Which of these is not part of Polonius’s advice to Laertes?
Answer: "Keep you in the rear of your affection..." (This is advice Laertes gives Ophelia).
At the end of Scene III, what does Ophelia agree to do?
Answer: Stay away from Hamlet and reject his affections.
What did the ghost tell Hamlet?
Answer: King Hamlet was murdered by Claudius and Hamlet should avenge him.
What does Hamlet swear Horatio to?
Answer: Not reveal the events of the evening, and go along if Hamlet pretends to be crazy.
Where does Polonius send Reynaldo?
Answer: To Paris to spy on Laertes and take him money and messages.
Why does Polonius think Hamlet is mad?
Answer: Ophelia's rejections have made him lovesick.
Why have Rosencrantz and Guildenstern come to the castle?
Answer: To find out why Hamlet is acting strangely and report to the King.
What is Polonius’s plan to test his theory?
Answer: Have Hamlet meet Ophelia while Polonius hides and eavesdrops.

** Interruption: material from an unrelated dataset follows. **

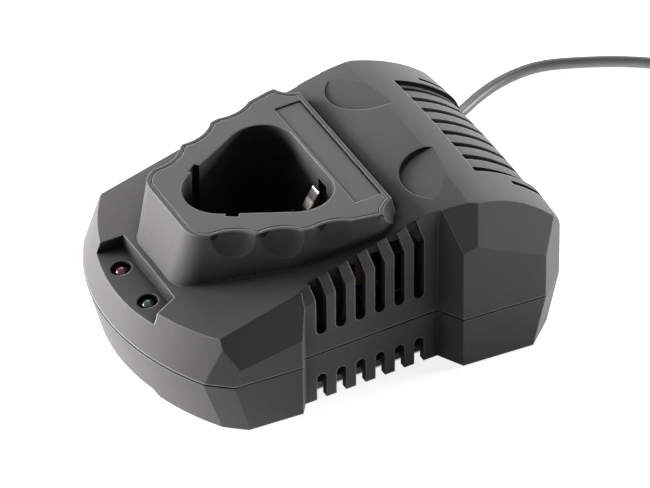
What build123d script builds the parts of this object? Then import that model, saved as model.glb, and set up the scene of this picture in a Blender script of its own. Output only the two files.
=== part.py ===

How does Hamlet describe his problems to Rosencrantz and Guildenstern?
Answer: He used to enjoy life, but now finds no delight in man or woman.
What arrangement does Hamlet make with Player 1?
Answer: Have several of his own lines put into the play (The Mousetrap).
What does Hamlet say in his soliloquy after they leave?
Answer: He thinks himself a coward for not acting on revenge.
What message do Rosencrantz and Guildenstern bring the King and Queen?
Answer: Hamlet wishes them to see a play that night.
What is the point of Hamlet’s “To be or not to be” soliloquy?
Answer: Pondering whether a miserable life is better than the unknown of death.
Describe Hamlet’s tone when speaking to Ophelia.
Answer: He is rude and aggressive (in the Nunnery Scene).
What do the King and Polonius decide after spying on them?
Answer: He is not love-sick; he has some other deep trouble.
Why does Hamlet give instructions to the players?
Answer: He wants the performance to appear natural and real, to hit home to the King.
What is the King’s reaction to the play, and what does it mean?
Answer: He got up and called for the lights; this confirms the Ghost was correct about the murder.
What message does Rosencrantz bring Hamlet from the Queen?
Answer: She wants to see him.
What do Rosencrantz and Guildenstern prepare to do for the King?
Answer: Take Hamlet to England.
Why doesn’t Hamlet kill Claudius when he is kneeling?
Answer: He wants him to die without a chance for a last confession (and thus go to hell).
How does Polonius die?
Answer: Hamlet stabs him through the tapestry, thinking it may be Claudius.
What does Hamlet want his mother to do?
Answer: Stop sleeping with the King.
What does Hamlet think of Rosencrantz and Guildenstern?
Answer: He calls them sponges soaking up the King's words and gifts.
Why must the King “not put the strong arm on” Hamlet?
Answer: His mother would not want him harmed, and the people like him.
When the King asks where Polonius is, what does Hamlet say?
Answer: "Not where he eats, but where he is eaten"; look in Heaven or hell.
What is in the letters sent with Rosencrantz and Guildenstern?
Answer: Orders for Hamlet to be killed as soon as he reaches England.
What prompts Hamlet to say, “My thoughts be bloody or be nothing worth!”?
Answer: Seeing Fortinbras's army marching to fight fiercely over a small patch of land, contrasting with Hamlet's own inaction.
What has happened to Ophelia?
Answer: She has gone mad.
Why does Laertes force his way in? What does he want?
Answer: He wants to avenge his father's death.
What is the content of Hamlet’s letter to Horatio?
Answer: He escaped Rosencrantz and Guildenstern and is now on a pirate ship.
What plan do the King and Laertes discuss to kill Hamlet?
Answer: Set up a duel; either Laertes kills Hamlet with a poisoned rapier or the King poisons him with a drink.
How did Ophelia die?
Answer: She drowned.
Laertes thinks Ophelia should have a better funeral. What does the priest say?
Answer: She is lucky to receive a Christian burial at all, given the suspicion that she committed suicide.
Why does Hamlet jump into Ophelia’s grave?
Answer: To show his sorrow and love is as great as Laertes’.
What does the King say to Laertes after they are separated?
Answer: He assures Laertes that they will soon have the appropriate time and place to kill Hamlet.